3. The sliding-pivoting mechanism of claim 2, wherein the support element is part of the unlocking device.

4. The sliding-pivoting mechanism of claim 3, wherein the support element is integrally formed on an arm oriented at an angle to the transmission lever, wherein the support element projects into a guide groove of the guide adapter when the actuating element is moved from a first switching position into a second switching position of the actuating element in such a way that the support element is pushable onto the guide element.

5. The sliding-pivoting mechanism of claim 2, wherein the support element is a section of the guide adapter.

6. The sliding-pivoting mechanism of claim 5, wherein the support element is integrally formed within the guide groove, wherein the support element can be pushed onto the guide element when the rack is moved from the upper loading and unloading position in a pull-out direction.

7. The sliding-pivoting mechanism of claim 6, wherein the support element is disengaged from the guide element by a combination of moving the rack from the upper loading and unloading position in the pull-out direction and pivoting the actuating element from a first switching position in the pull-out direction to a second switching position, and the locking mechanism is unlocked.

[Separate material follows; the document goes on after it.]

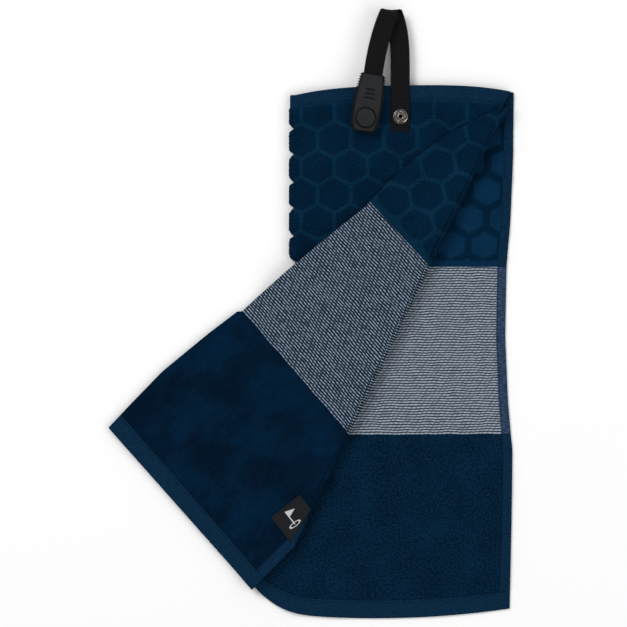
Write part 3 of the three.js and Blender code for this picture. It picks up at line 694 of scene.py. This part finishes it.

8. The sliding-pivoting mechanism of claim 7, wherein the unlocking device is held spring-loaded in the first switching position.

9. The sliding-pivoting mechanism of claim 8, wherein a spring element held on the transmission lever is held on the guide adapter, wherein a spring force of the spring element counteracts a movement of the transmission lever out of the first switching position.

10. The sliding-pivoting mechanism of claim 1, wherein, in order to limit a tilting movement of the actuating element, the transmission lever, which is aligned parallel to the horizontal pivot axis of the actuating element, is held by at least one clip fastened to a web of the rack.

11. A piece of furniture or domestic appliance, comprising:

a carcass; and

at least one rack guided in the carcass via a sliding-pivoting mechanism, wherein the sliding-pivoting mechanism comprises at least two pivot arms configured for pivotable fixing to the carcass are arranged parallel to one another and form a parallel guide for a pull-out guide, wherein the pull-out guide comprises at least one guide rail and a running rail displaceable relative to the guide rail and to which the rack is fastened; a locking mechanism arranged on the guide rail and on one of the at least two pivot arms to prevent simultaneous pivoting and sliding movement of the rack, wherein the locking mechanism comprises a locking pin movably arranged on one of the at least two pivot arms and a locking plate mounted in a positionally fixed manner with respect to the guide rail, wherein the locking plate and the locking pin interact in such a way that a pivoting movement of the at least two pivot arms is blocked when the rack is lifted into an upper loading and unloading position; an unlocking device coupled to the locking mechanism and having an actuating element and an unlocking element with which the locking pin is moveable from a blocking position into a release position; and a support device having a guide element arranged on one of the at least two pivot arms and a support element arranged on the rack, wherein the support elements are moveable relative to the guide element and supportable in a support position on the guide element, wherein the actuating element is a handle, which is tiltable about a horizontal pivot axis and is coupled to the unlocking element via a transmission lever, and wherein the unlocking element is a wedge arranged on the transmission lever, with which the locking pin can be pressed out of a locking groove of the locking plate along an oblique edge of the wedge.

12. A dishwasher comprising:

a carcass; and

at least one dish rack guided in the carcass via a sliding-pivoting mechanism, wherein the sliding-pivoting mechanism comprises at least two pivot arms configured for pivotable fixing to the carcass are arranged parallel to one another and form a parallel guide for a pull-out guide, wherein the pull-out guide comprises at least one guide rail and a running rail displaceable relative to the guide rail and to which the dish rack is fastened; a locking mechanism arranged on the guide rail and on one of the at least two pivot arms to prevent simultaneous pivoting and sliding movement of the dish rack, wherein the locking mechanism comprises a locking pin movably arranged on one of the at least two pivot arms and a locking plate mounted in a positionally fixed manner with respect to the guide rail, wherein the locking plate and the locking pin interact in such a way that a pivoting movement of the at least two pivot arms is blocked when the dish rack is lifted into an upper loading and unloading position; an unlocking device coupled to the locking mechanism and having an actuating element and an unlocking element with which the locking pin is moveable from a blocking position into a release position; and a support device having a guide element arranged on one of the at least two pivot arms and a support element arranged on the dish rack, wherein the support elements are moveable relative to the guide element and supportable in a support position on the guide element, wherein the actuating element is a handle, which is tiltable about a horizontal pivot axis and is coupled to the unlocking element via a transmission lever, and wherein the unlocking element is a wedge arranged on the transmission lever, with which the locking pin can be pressed out of a locking groove of the locking plate along an oblique edge of the wedge.